Scripts that build objects:
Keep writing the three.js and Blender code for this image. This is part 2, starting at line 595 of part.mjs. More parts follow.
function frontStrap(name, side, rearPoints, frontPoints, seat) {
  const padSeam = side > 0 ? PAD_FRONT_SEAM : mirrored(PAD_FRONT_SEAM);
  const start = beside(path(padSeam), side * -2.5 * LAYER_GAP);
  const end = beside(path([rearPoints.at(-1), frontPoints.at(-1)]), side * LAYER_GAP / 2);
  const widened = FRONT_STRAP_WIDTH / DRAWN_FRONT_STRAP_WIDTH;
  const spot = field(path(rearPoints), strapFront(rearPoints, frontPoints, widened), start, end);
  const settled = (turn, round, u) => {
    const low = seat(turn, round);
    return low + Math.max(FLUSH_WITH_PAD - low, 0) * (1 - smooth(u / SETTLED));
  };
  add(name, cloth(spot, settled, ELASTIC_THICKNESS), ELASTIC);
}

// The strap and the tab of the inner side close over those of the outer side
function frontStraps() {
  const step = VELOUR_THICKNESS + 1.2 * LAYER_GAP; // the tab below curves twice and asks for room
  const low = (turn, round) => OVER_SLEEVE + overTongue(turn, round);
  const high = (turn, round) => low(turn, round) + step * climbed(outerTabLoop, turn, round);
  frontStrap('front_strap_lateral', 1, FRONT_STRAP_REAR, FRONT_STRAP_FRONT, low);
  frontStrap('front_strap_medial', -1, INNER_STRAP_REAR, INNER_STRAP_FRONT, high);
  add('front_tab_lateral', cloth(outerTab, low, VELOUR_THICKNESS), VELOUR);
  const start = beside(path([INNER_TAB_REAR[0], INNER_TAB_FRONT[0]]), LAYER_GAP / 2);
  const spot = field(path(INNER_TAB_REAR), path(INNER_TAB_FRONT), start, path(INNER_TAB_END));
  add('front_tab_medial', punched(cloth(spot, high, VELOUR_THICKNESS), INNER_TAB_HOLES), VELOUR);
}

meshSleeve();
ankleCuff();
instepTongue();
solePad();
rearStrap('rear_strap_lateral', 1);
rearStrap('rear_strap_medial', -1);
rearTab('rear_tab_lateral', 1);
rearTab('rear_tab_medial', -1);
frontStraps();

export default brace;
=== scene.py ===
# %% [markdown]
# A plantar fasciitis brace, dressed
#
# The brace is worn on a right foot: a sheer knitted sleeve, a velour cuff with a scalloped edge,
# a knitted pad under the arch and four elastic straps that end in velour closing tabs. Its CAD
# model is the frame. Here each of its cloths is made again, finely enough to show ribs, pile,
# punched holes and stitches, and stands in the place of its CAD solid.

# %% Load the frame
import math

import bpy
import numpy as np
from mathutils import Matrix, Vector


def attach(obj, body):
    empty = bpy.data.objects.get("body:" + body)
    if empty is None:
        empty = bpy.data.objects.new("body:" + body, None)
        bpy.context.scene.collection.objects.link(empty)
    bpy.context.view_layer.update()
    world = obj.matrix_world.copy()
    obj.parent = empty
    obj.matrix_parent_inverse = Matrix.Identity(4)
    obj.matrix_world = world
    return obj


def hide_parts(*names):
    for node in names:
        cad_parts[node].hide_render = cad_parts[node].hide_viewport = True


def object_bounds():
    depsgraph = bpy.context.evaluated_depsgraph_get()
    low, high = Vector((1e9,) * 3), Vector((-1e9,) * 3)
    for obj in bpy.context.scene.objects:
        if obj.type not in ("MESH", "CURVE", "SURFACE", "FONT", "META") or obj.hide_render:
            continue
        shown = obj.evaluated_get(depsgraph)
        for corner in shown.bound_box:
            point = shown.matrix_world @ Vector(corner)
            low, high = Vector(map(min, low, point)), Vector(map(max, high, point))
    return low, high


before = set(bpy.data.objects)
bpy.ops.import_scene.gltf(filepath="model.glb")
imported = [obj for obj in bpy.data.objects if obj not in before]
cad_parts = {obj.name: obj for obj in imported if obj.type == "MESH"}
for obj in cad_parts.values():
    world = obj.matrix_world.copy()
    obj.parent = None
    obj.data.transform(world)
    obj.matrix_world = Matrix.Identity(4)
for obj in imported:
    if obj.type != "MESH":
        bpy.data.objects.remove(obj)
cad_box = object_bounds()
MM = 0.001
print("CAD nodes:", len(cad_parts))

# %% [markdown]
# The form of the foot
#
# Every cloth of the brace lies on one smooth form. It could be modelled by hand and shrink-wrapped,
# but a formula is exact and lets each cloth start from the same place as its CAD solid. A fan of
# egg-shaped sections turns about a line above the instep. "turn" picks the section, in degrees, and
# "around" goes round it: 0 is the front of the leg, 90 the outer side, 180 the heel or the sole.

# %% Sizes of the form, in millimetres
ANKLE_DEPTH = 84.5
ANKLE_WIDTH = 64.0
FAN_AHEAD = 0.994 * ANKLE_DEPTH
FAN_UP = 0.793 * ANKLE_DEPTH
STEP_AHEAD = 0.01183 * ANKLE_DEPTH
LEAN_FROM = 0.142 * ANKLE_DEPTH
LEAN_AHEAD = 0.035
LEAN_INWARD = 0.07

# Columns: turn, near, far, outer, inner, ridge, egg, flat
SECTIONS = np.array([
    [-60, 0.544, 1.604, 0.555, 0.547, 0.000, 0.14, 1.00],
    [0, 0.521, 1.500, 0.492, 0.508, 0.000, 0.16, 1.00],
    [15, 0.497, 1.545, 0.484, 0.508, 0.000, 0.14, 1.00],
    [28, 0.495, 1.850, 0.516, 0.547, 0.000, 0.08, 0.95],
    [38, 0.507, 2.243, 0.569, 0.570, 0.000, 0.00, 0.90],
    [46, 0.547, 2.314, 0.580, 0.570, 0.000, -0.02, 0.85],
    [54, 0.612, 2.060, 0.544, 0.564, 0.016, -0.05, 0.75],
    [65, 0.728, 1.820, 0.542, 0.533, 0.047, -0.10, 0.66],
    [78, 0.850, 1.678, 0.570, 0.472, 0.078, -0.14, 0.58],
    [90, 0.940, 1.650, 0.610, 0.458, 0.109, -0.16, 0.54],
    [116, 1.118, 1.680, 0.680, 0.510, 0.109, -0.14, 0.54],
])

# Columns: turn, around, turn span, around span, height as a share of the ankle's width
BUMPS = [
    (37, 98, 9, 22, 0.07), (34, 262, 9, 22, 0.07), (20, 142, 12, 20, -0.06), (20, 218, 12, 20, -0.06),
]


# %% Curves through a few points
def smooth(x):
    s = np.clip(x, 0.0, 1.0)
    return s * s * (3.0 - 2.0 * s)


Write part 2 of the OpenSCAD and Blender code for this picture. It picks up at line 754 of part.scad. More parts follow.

§ GIVEN INSTRUCTION:
Your task is to quote exactly the lines beginning with the one that contains "meshSleeve();" and ending with the one that contains "for node in", with nothing left out or added.

§ SOLUTION TO THE EXERCISE:
meshSleeve();
ankleCuff();
instepTongue();
solePad();
rearStrap('rear_strap_lateral', 1);
rearStrap('rear_strap_medial', -1);
rearTab('rear_tab_lateral', 1);
rearTab('rear_tab_medial', -1);
frontStraps();

export default brace;
=== scene.py ===
# %% [markdown]
# A plantar fasciitis brace, dressed
#
# The brace is worn on a right foot: a sheer knitted sleeve, a velour cuff with a scalloped edge,
# a knitted pad under the arch and four elastic straps that end in velour closing tabs. Its CAD
# model is the frame. Here each of its cloths is made again, finely enough to show ribs, pile,
# punched holes and stitches, and stands in the place of its CAD solid.

# %% Load the frame
import math

import bpy
import numpy as np
from mathutils import Matrix, Vector


def attach(obj, body):
    empty = bpy.data.objects.get("body:" + body)
    if empty is None:
        empty = bpy.data.objects.new("body:" + body, None)
        bpy.context.scene.collection.objects.link(empty)
    bpy.context.view_layer.update()
    world = obj.matrix_world.copy()
    obj.parent = empty
    obj.matrix_parent_inverse = Matrix.Identity(4)
    obj.matrix_world = world
    return obj


def hide_parts(*names):
    for node in names:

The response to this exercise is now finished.